I won’t claim to have special insight into this mystery. It is an emptiness, which-if permitted-can also lean into longing as deep and broad as I have ever experienced. It is not merely a surfacing, not a softening into longing, but a revelation of a deeper, raw, achingly vast landscape of complete emotional nakedness. Even that term barely touches the fragile, bleeding truth of it. Yet there is also a witness, a tenderness in which I hold myself that feels new, welcome and equally unexplored.
This alone-ness is so deep I can easily shift, with subtle deliberation, directly into a fear of it, fear of exposure, an intimate vulnerability to being known this way, a fear of even knowing myself this way. I don’t doubt my capacities. This is not about whether I can enjoy being alone, whether I like myself or whether I am a “good” person. No, this is an entirely different quality of enjoyment, a fearless and fearful satisfaction. This is not a bleeding wound of pedestrian loneliness known to the world of psychology. This is more existential, a deeper, common ground of being human, what’s left after we’re done stripping away garden variety dysthymic loneliness, revealing an underlying third-degree burn on the human soul.
I am as firm about standing in this newly known unknown as I have ever been about similar vulnerabilities or unexplored emotional landscapes.
How does such quiescent yearning make itself known and what is its nature? In this serendipitous case, it is revealed simply by sitting quietly, gently asking for it, waiting for it to declare itself like a reticent child overcoming extreme shyness, coming ever so guardedly into the light. Only by letting go of every impulse to grasp or coax, every agenda, every need to satisfy or obscure, to cover over or to push it away; only by recognizing and releasing every impulse to save myself from it, to change it into something else, to give it any comfort whatsoever, does it gradually, so tentatively come to the surface in its fullness and magnificent purity.
Yes, purity. Being both the playwright, the audience and the actor on stage, I witness the exquisite primal purity of alone-ness so large it is not even mine; I have witnessed it’s beautiful unvarnished, unique and precious truth, it’s central and dynamic place, giving life to other features of my “personality”: my motives to connect, the desire to love, to seek physical intimacy, to be in love and in the carnal shower of authentic appreciation falling upon the being and body of a lover that goes beyond me or the other as persons–straight to a domain of alone-ness which we all inhabit, the heart of love itself.
Ram Dass calls it Being Love, an energetic that transcends the physical dimension entirely. Can Being Love include carnal acts or is it solely a spiritual erotic exchange we are talking about? Are the physical acts an augmentation of the essential motive–or a diversion? I guess it depends on whom you talk to. I wonder whether such motives are valid or whether they represent a crude moral dance, a self-serving rationalization. Is what drives me to such expressions a true desire to express love in the world or is it merely to satisfy (or obscure) an ego that slyly disguises lust as eros? If this alone-ness is empty of ego, maybe the intention to express love beyond the personal can be just as pure. At the very least, it is so alive.
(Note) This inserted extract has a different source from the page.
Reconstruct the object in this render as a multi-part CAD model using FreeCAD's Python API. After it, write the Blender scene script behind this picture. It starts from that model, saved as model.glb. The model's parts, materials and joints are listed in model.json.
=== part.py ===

The benefit of striking this vein, which I’ll call the absolute nature of relative reality, extends beyond the personal to the collective, yet to generalize from the personal might merely be a recapitulation of a personal habitual mode of escape. Here I am, completely open and exposed, not quite soft, more like raw, ragged. I become a window, a permeable membrane, even a two-way mirror just as revealing of others as it is of me. I no longer feel separate. This alone-ness connects everything and everyone.
This quality is also endowed with color. It is a strikingly clear shade of blue, almost tropical but deeper, other-worldy, a color I have never seen before, strong, dense, magnetic and immutable. It emanates from my heart with unwavering clarity, unlimited reserve, subsuming all belief, a blue that seeps into and resolves every color of doubt, rendering all habits of thought inert, in museum quality suspension. It is centering, quieting. A calming refuge.
Such a revelation can only be born in a highly discriminating state of absolute neutrality. I did not arrive at this moment simply by extending compassion to myself. I did not wish anything to happen. Yet in that non-wish, a brief state devoid of agenda, true non-meditation, a door opened slowly, quietly. I did not reflexively rush through. I asked permission to enter. Having arrived, simultaneously viewing and directly experiencing, compassion for all arises, whether or not others knowingly live in this state and regardless of how complex or rooted their individual strategies may be for obscuring this same alone-ness from themselves.
The frailty of ego is gently unmasked. As hard, as immutable and automatic as it may seem, as much as ego obscures and blinds us to our true nature and common ground, ego is a Wizard of Oz, a false limitation placed on our own agency and inseparability from all that we meet.
In identifying with ego, I re-create the Stockholm syndrome with myself, identifying with the oppressor. To realize this is a truth-shock. In every moment, seemingly inconsequential or brief, breaking free, there are no ‘others.’ There is only this One Self. In its deconstruction, I become the colonizer and the colonized, the overlord and the underclass, both the victim and the willing participant.
Ego is a tenuous construction that crumbles under this (blue) light: We are each a unique expression of the random play of a divine essence in all things; no amount of wounding, desperation, creative construction or self-deception can extinguish that truth. In exposing the core reality of alone-ness, this exquisite unstained vulnerability, the heart of the primary impulse to love and be loved, a deepening capacity to delight in its expression awakens.